Luke 6:12-16 (ESV)

In these days he went out to the mountain to pray, and all night he continued in prayer to God. [13] And when day came, he called his disciples and chose from them twelve, whom he named apostles: [14] Simon, whom he named Peter, and Andrew his brother, and James and John, and Philip, and Bartholomew, [15] and Matthew, and Thomas, and James the son of Alphaeus, and Simon who was called the Zealot, [16] and Judas the son of James, and Judas Iscariot, who became a traitor.

A segment from the message I preached on Sunday, February 13.

The Apostles – Just Like Us

1. Acts 4:13 – Ordinary men

a. Fishermen – uneducated, hard working, mouths to feed.

b. A Tax collector – perhaps just like all tax collectors – a cheater, heartless, a tool of one of the cruelest empires ever to rule on planet earth.

c. A Zealot – one who thinks that the way to make the world a better place is to stage a violent revolution.
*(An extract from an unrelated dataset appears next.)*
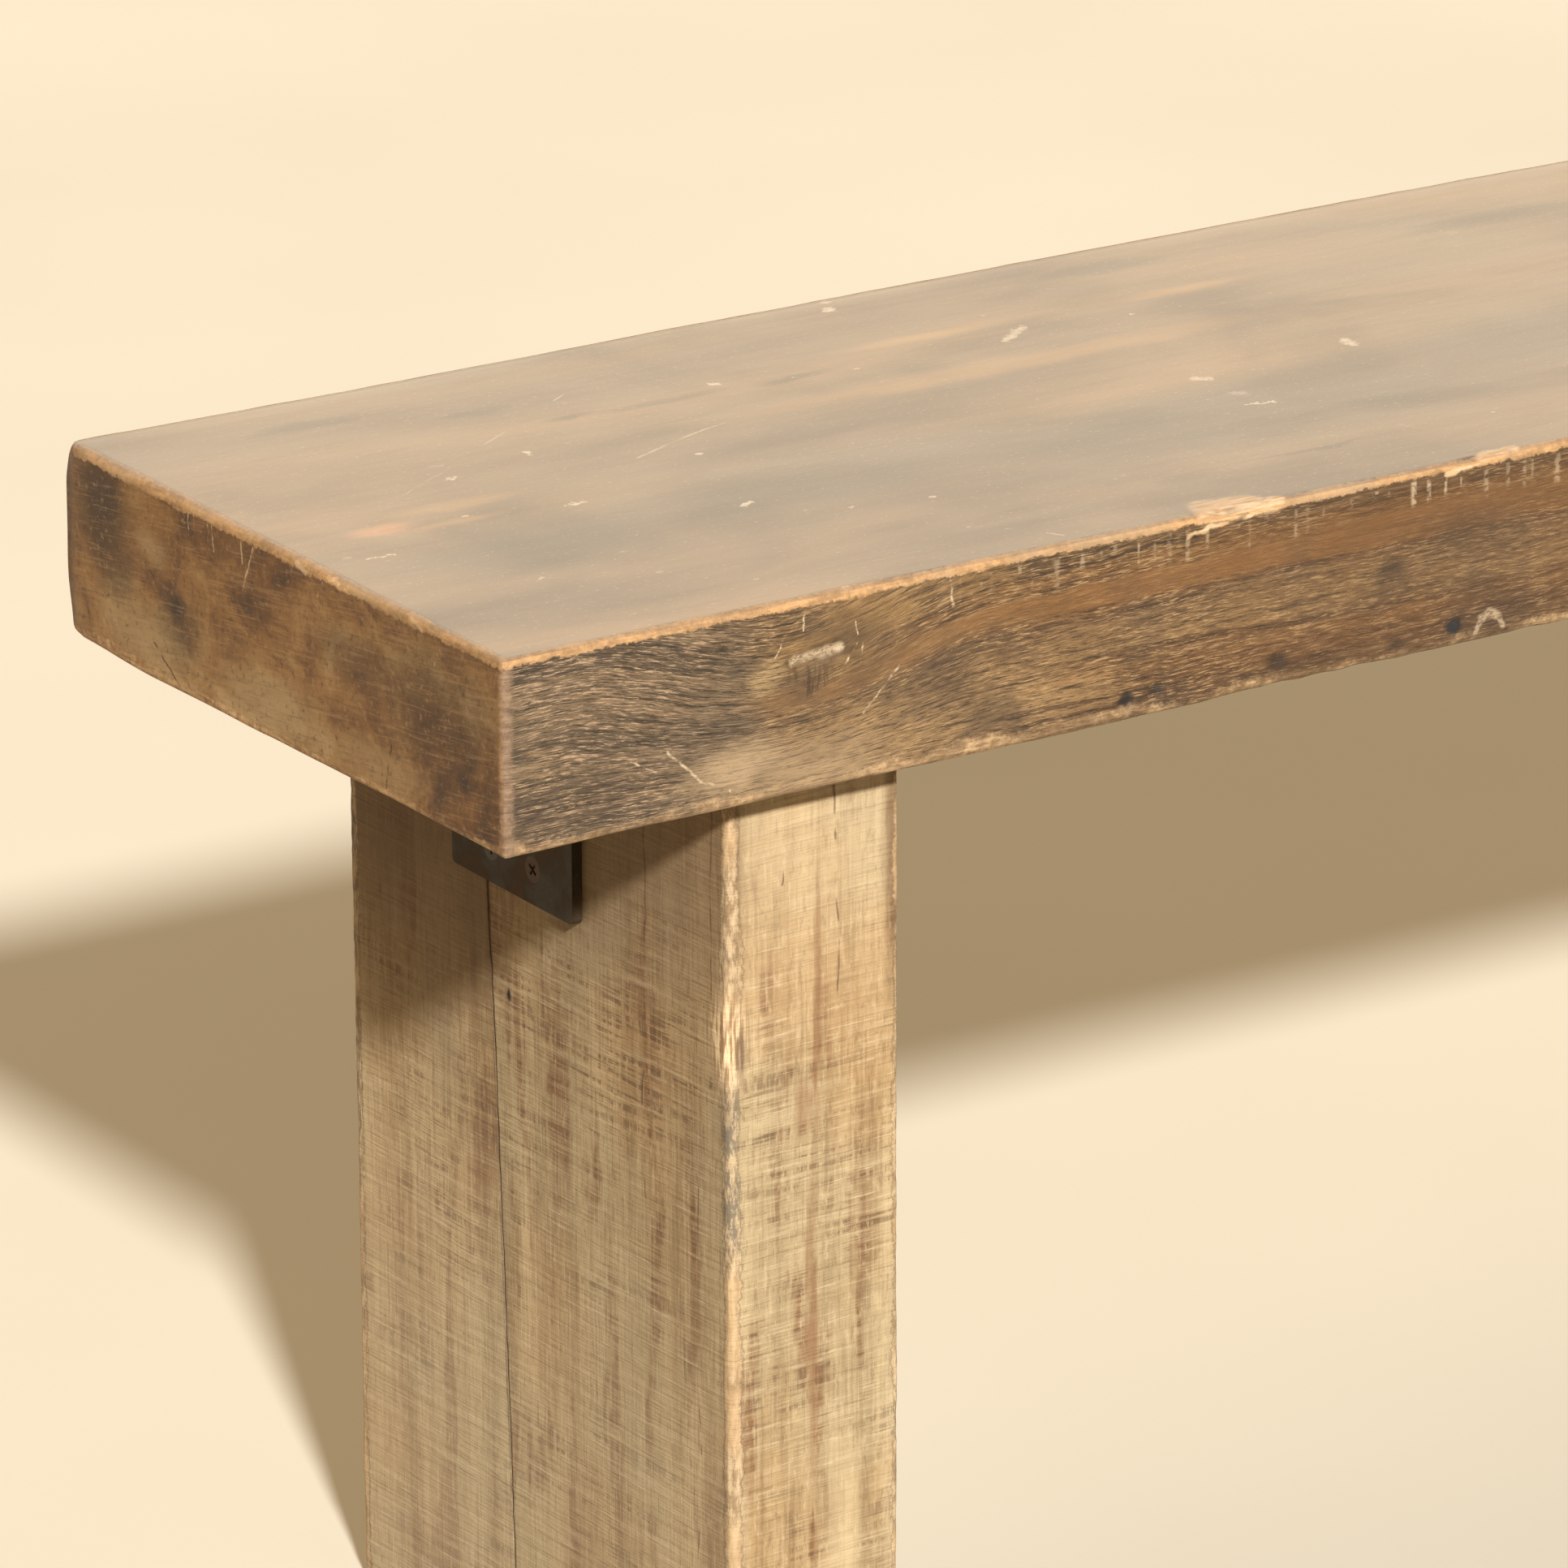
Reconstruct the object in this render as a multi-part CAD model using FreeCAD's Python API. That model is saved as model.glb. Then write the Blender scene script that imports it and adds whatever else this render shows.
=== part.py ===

d. A thief – one who never would repent despite all that he saw.

e. Greedy, impulsive, slow to learn, proud …

f. Just twelve very ordinary men – like you and me.

g. See II Peter 3:15-16 – Being an Apostle did not mean that Peter understood all the mysteries of the Gospel. In fact, he had trouble making sense of Paul’s letters – just like you do.

2. Do not look at these twelve men as being a cut above the rest. They were not. There was nothing exceptional about them – except that Jesus chose them and molded them into what they eventually became and filled them with His Spirit so that they could become it. And dear ones – if you are called to something – and we in this church are – the conclusion we are to make is not that we aren’t educated enough or smart enough or rich enough.

a. This, dear ones, is the point. Jesus did not pick these men because of their superiority or their giftedness or their natural born talent. There is nothing about them to set them apart from others. Men with wives and children, eking out a living for themselves. Maintaining a faith, going to synagogue, travelling to Jerusalem a couple of times a year – twelve very ordinary men.

b. Dear ones – Jesus is not calling you to be an Apostle. The job isn’t open anymore. The position has been filled. But Jesus is still very much in the business of calling ill equipped, rough around the edges, … people – just like you. It is what he has always done – Moses, Gideon, David, Jeremiah.

3. Two ways we deny this

a. Never do anything because we are so sure that we are talentless. Dear ones – God calls and God equips. The humility that keeps people from serving Christ in their church is a false humility. It is pride – “I want the big job”, “I can’t do anything”(See Moses in Exodus 3:11-12, 13-14; 4:10-11)

b. Be convinced that you are the best thing that God ever gave to the world and have a plan that you expect the world to buy into or take it somewhere else. No dear ones. If God has put you into this church He has put you here to work with us and for God’s glory.